Il lui éleva un tombeau dans son parc de Plessis-Chamant. Il y venait chaque jour avec ses filles cultiver le jardin funéraire, et se fit peindre par Gros, dans une attitude mélancolique, près du buste de Christine.

En 1795, Lucien obtint une place d’inspecteur dans l’administration militaire à Saint-Chamant. Mais, — étrange retour des choses dans les époques révolutionnaires, — il fut bientôt arrêté comme suspect, et par quelques-uns des suspects mêmes qu’il avait arrachés à la mort. On le conduisit en prison à Aix. Il fallut, pour l’en faire sortir, l’influence de son frère, qui le fit nommer alors commissaire des guerres aux armées d’Allemagne et du Nord.

L’année suivante, il retourna en Corse, chargé d’instructions de Bonaparte. Ce fut là qu’il apprit les rapides victoires du jeune général, et que lui arriva la nouvelle du coup d’État du 18 fructidor.

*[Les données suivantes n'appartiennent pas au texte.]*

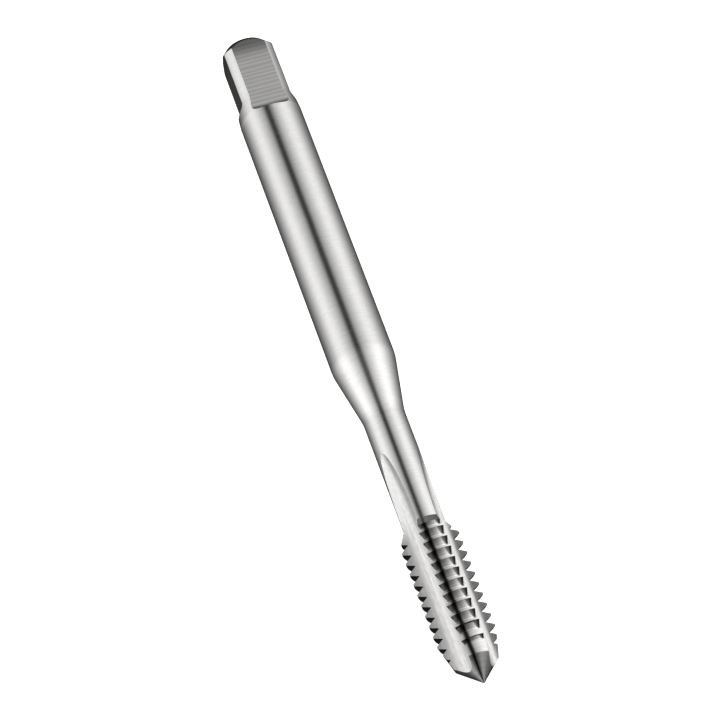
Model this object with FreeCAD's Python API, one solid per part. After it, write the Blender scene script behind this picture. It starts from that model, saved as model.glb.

Lorsque fut décidée la campagne d’Égypte, Bonaparte proposa à Lucien de l’emmener avec lui. Mais celui-ci, qui avait acquis en Corse une grande popularité, informé que ses concitoyens se proposaient de l’envoyer au conseil des Cinq-Cents, préféra courir les chances de cette élection. Il y avait, à la vérité, deux obstacles qui devaient la rendre parfaitement inutile; d’abord, la députation était complète; ensuite, Lucien n’avait pas atteint l’âge de l’éligibilité. Malgré tout, il fut nommé par acclamation. Si illégale et superflue que fût cette élection, le prestige du jeune vainqueur de la campagne d’Italie était si grand, que le Conseil passa par-dessus la loi, ou plutôt en fit une spéciale, pour n’avoir pas à repousser de ses rangs un frère du glorieux général. L’Assemblée valida donc l’élection, et Lucien Bonaparte vint prendre part aux débats législatifs.